Friday, May 23, 2008

The Reality of Virtuality

Allow me to take a break from blowing up friends to write something…. (Back to blowing people up in the next blog.)

I read my friend Rheta Shan’s blog with interest and great respect. Rheta has a way of winnowing the complex down into the simple. She has brought us back to what it means to have a second life: it’s an escape.

However, I have to say I don't quite agree with her. I consider my deuxième vie more a journey than an escape. “Escape” smacks too much of vacation or video game. SL is not a game to me. It’s a social space for the human sitting at this monitor, an experience I am enjoying alone and with others.

I have disconnected from the disconnect between myself as a person in RL and myself as Harper in SL. Am I escaping my RL? No. This IS my RL. She is me; I am her. She is flawed--as flawed as I am. Does she carry the same burdens that I do? No, she is not married, she does not have a child, she has a LOT more shoes and one heck of a home. And she never seems to gain weight. But she is still me. No one else could be Harper as you know her except me.

As I wander on this journey, I meet up with others. We walk along the path together for a while, we talk, we share our personal lives, première or deuxième, we "break bread." It’s really not much different than what I have experienced in a work place, with a group of friends in school, with neighbors. It’s just we are not in our corporeal bodies. It’s pretty “real.”

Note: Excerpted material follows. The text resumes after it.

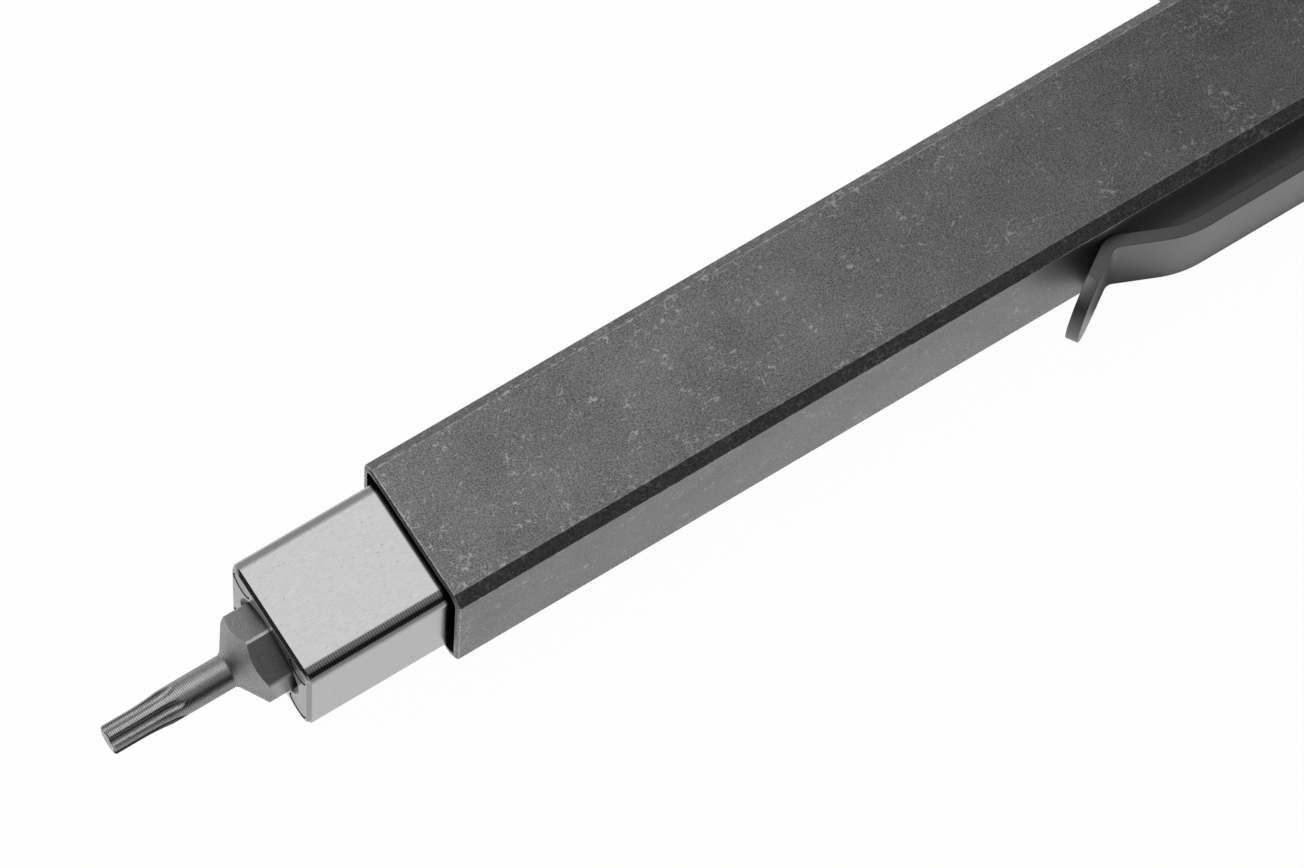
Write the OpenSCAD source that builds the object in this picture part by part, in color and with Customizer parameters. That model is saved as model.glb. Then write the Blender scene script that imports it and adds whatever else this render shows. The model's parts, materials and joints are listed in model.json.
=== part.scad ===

I have to digress from this issue of the "real" to discuss this business of manners in this virtuality. It's not really a digression as much as a comment on the disconnect of RL from SL. Everyone places a different status on their RL identity. I have become more open about my RL identity. In fact, I let you all know how old I am in RL. However, I have learned to respect the various boundaries that people have placed in front of me as best I can. These are not tacit boundaries as some would have us believe; they need to be enunciated and reinforced by the individuals requesting them because everyone in this new world has different boundaries, and they often find that their boundaries and needs shift as their journey progresses. I have many friends who have simply said, I am not sharing that information, and that is their right. And I have had many violate my own codes (or simply lie about my identity) but shame on me for not telling them my own rules.

Put it this way: in my RL neighborhood, I have neighbors who wander in and out of each other's houses; they don't expect to do the same in mine as I have made it clear that my house is not open to them. I keep the front door closed and locked. No harm, no foul.

Expect that if you show up in an avatar, share your RL voice, share your RL personal information in even a semi-public sphere, it will be discussed among others. (I know you're all discussing whether I am showing gray--I am not!) Expect also that people/avatars, for the most part, are on their own journey as well. Expect that their intentions are, for the most part, benign. Expect that they are humans too--flawed, not perfect.

Back to my original thought now: We feel happiness here. We feel hurt. We feel limerence (thank you, Botgirl). Whether you know my age, my gender, my marital status or not, I am here. I am not escaping. I am on my journey. I am real.


Dusan Writer said...

Not to plug my own comments on the topic because you've done such a beautiful job yourself, and really, Rheta did such a nice job and gave us all deep food for thought, but I really have to point you to Tom Boellstorff's new book which inspired a post in response at my own blog.

Hmmm. Can I put links in this thing? Anyways, come on over. and all that....Tom has such intriguing thoughts on this and so many other issues. One of which is the idea of personhood and the fact that while many wonder about the "blurring" between the actual and the virtual, he feels that this "gap" is actually the source of the greatest possibility, and that moving across boundaries can in fact be a source for strengthening each.

In any case, I posted on it in one big muddled mess, but I've got to see if I can track him down.

Rheta Shan said...

Dear Harper, you are entirely right, of course this a journey, one that meshes our identities as much as it separates them.

I chose to say escapism because escape is an essential part of that journey. It need not be permanent (there is such a thing as too much of a good thing), and it certainly need not be the same journey for each of us — but the important thing about it is that it works, and allowing us to escape form the constraints of our defined RL identity is the essence of it. If and when we come back to this RL identity, as you do, it is by choice, and that is my point — that we need to escape first from that which will not let us choose to be truly free. Be it to choose to be what we have always been.